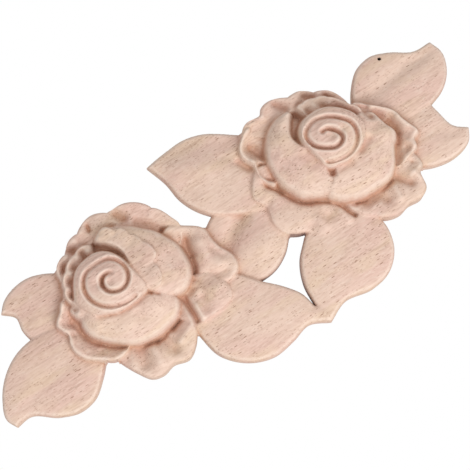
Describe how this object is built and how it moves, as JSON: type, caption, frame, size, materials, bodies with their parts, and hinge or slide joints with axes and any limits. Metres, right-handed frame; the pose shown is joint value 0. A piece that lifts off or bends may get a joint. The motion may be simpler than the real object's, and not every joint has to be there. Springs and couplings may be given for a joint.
{
  "type": "wood applique",
  "caption": "Flat-backed carved wooden applique for furniture or a wall, a long spray of open roses with spiral hearts set among pointed leaves.",
  "frame": {"origin": "on the flat back face, behind the middle leaf, about halfway along and halfway across", "axes": "+X along the length, +Y out of the flat back towards what the applique is fixed to, so the carving faces -Y, and +Z across the width"},
  "size_m": [0.2004, 0.0196, 0.0832],
  "materials": {
    "bare_wood": "unfinished, sanded, matte"
  },
  "bodies": {
    "root": {"applique": "bare_wood"}
  },
  "joints": []
}
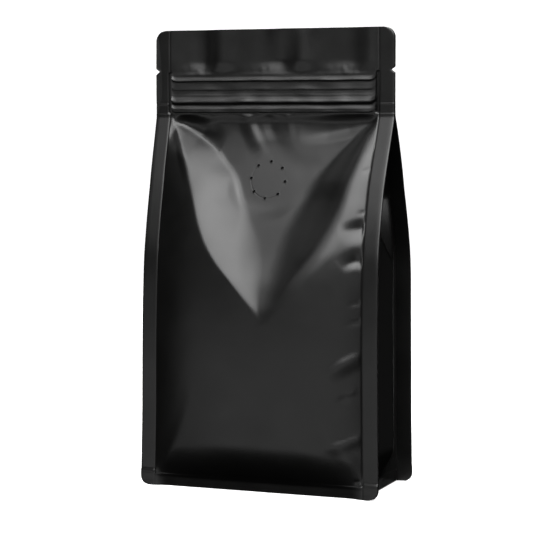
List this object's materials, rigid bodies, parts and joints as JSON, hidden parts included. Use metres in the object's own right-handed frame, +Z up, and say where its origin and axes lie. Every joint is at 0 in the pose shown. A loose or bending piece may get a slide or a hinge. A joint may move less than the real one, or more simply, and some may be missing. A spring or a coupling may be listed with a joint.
{
  "type": "stand-up pouch with valve",
  "caption": "Shut, filled flat-bottom pouch with side gussets, corner seal fins, a covered press-to-close zip, tear notches and a round degassing valve on the front.",
  "frame": {"origin": "middle of the base, on the plane the pouch stands on", "axes": "+Z up to the header, -Y out of the front panel that carries the valve, +X to the right seen from the front"},
  "size_m": [0.14, 0.08, 0.2514],
  "materials": {
    "film": "satin black laminate film with a soft sheen",
    "valve": "the same satin black film drawn flat over the valve disc"
  },
  "bodies": {
    "root": {"pouch": "film", "valve": "valve"}
  },
  "joints": []
}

____________________

**Set task**
Please give back all of the records exactly as written.

**Correct answer**
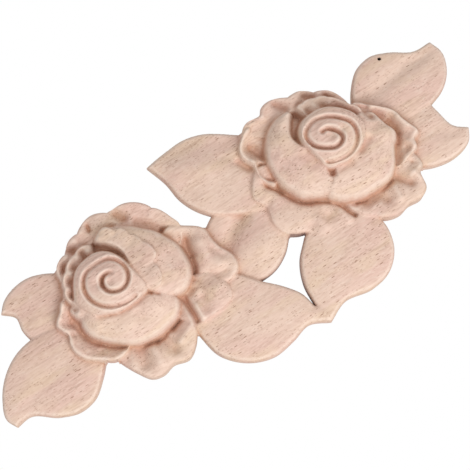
Describe how this object is built and how it moves, as JSON: type, caption, frame, size, materials, bodies with their parts, and hinge or slide joints with axes and any limits. Metres, right-handed frame; the pose shown is joint value 0. A piece that lifts off or bends may get a joint. The motion may be simpler than the real object's, and not every joint has to be there. Springs and couplings may be given for a joint.
{
  "type": "wood applique",
  "caption": "Flat-backed carved wooden applique for furniture or a wall, a long spray of open roses with spiral hearts set among pointed leaves.",
  "frame": {"origin": "on the flat back face, behind the middle leaf, about halfway along and halfway across", "axes": "+X along the length, +Y out of the flat back towards what the applique is fixed to, so the carving faces -Y, and +Z across the width"},
  "size_m": [0.2004, 0.0196, 0.0832],
  "materials": {
    "bare_wood": "unfinished, sanded, matte"
  },
  "bodies": {
    "root": {"applique": "bare_wood"}
  },
  "joints": []
}
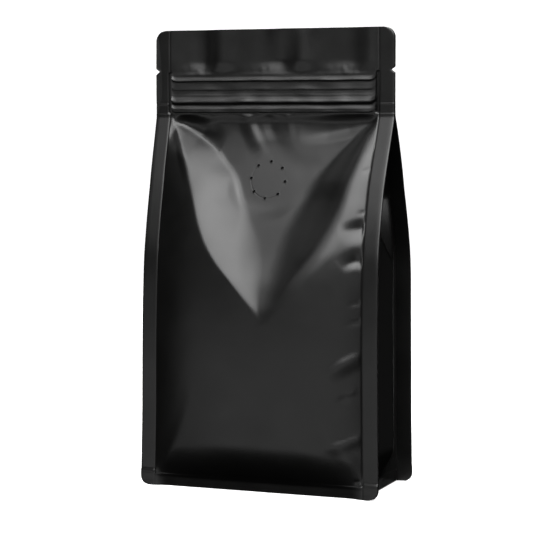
List this object's materials, rigid bodies, parts and joints as JSON, hidden parts included. Use metres in the object's own right-handed frame, +Z up, and say where its origin and axes lie. Every joint is at 0 in the pose shown. A loose or bending piece may get a slide or a hinge. A joint may move less than the real one, or more simply, and some may be missing. A spring or a coupling may be listed with a joint.
{
  "type": "stand-up pouch with valve",
  "caption": "Shut, filled flat-bottom pouch with side gussets, corner seal fins, a covered press-to-close zip, tear notches and a round degassing valve on the front.",
  "frame": {"origin": "middle of the base, on the plane the pouch stands on", "axes": "+Z up to the header, -Y out of the front panel that carries the valve, +X to the right seen from the front"},
  "size_m": [0.14, 0.08, 0.2514],
  "materials": {
    "film": "satin black laminate film with a soft sheen",
    "valve": "the same satin black film drawn flat over the valve disc"
  },
  "bodies": {
    "root": {"pouch": "film", "valve": "valve"}
  },
  "joints": []
}